For small samples, it is better to load the entire sample and analyse it in full. This function is intended for samples that are so big that they challenge the memory of the machine.
This function is quicker if you have used trivial parallelism, without MPI communication between the ranks (or another method of obtaining several replicas, like forking or sequential repetition).
This function assumes that each supplied RDS file contains a matrix
of model MCMC parameters. The returned value X will be similar to effect of
Reduce(...,rbind) of all the smaller samples contained in the
individual files.
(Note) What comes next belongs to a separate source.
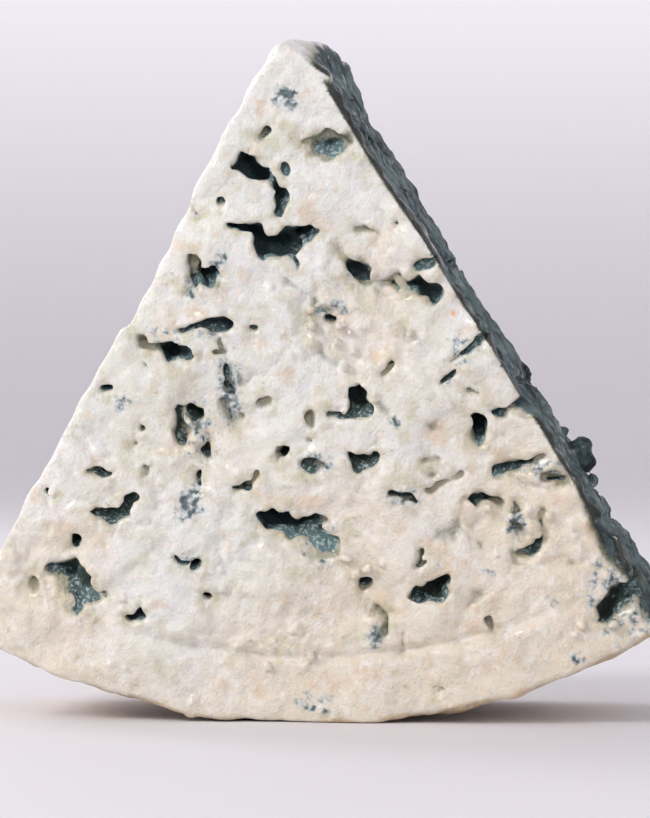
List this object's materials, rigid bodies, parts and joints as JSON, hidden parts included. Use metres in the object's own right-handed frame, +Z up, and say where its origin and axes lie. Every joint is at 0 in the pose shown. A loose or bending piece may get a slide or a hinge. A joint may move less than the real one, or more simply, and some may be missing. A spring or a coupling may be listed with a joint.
{
  "type": "cheese wedge",
  "caption": "Wedge of blue-veined cheese cut from a round wheel, standing on its curved rind with its blunt tip up, with open mould-lined pits in its cut faces.",
  "frame": {"origin": "on the ground, under the middle of the wedge's bounding box", "axes": "+X along the rind, from the left side cut to the right one; +Y from the level-cut front face to the wheel's flat rind at the back; +Z up, towards the tip"},
  "size_m": [0.0974, 0.045, 0.0927],
  "materials": {
    "cheese": "moist creamy paste with blue-green mould in its pits, and a thin ivory-brown rind"
  },
  "bodies": {
    "root": {"cheese_wedge": "cheese"}
  },
  "joints": []
}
The value X will have several attributes attached
to it:
logLikelihood: log(likelihood(X[i,])), one value per row of X
stepSize: the MCMC step size used in each given file#'
Examples
rprior <- rNormalPrior(seq(3),seq(4,5)) # some nonsense
N <- 100
f <- c(tempfile(),tempfile())
## first fake sample
X <- rprior(N)
attr(X,"acceptanceRate") <- 0.23
## fake auto-correlation
attr(X,"logLikelihood") <- sqrt(seq(N)) + rnorm(N,-100,3)
saveRDS(X,file=f[1])
## second fake sample
X <- rprior(N)
attr(X,"acceptanceRate") <- 0.23
attr(X,"logLikelihood") <- sqrt(seq(N)) + rnorm(N,-100,3)
saveRDS(X,file=f[2])
Z <- gatherReplicas(f)
#> Loading required namespace: hadron
print(N)
#> [1] 100
print(dim(Z))
#> [1] 54 3
print(names(attributes(Z)))
#> [1] "dim" "logLikelihood" "stepSize" "tau"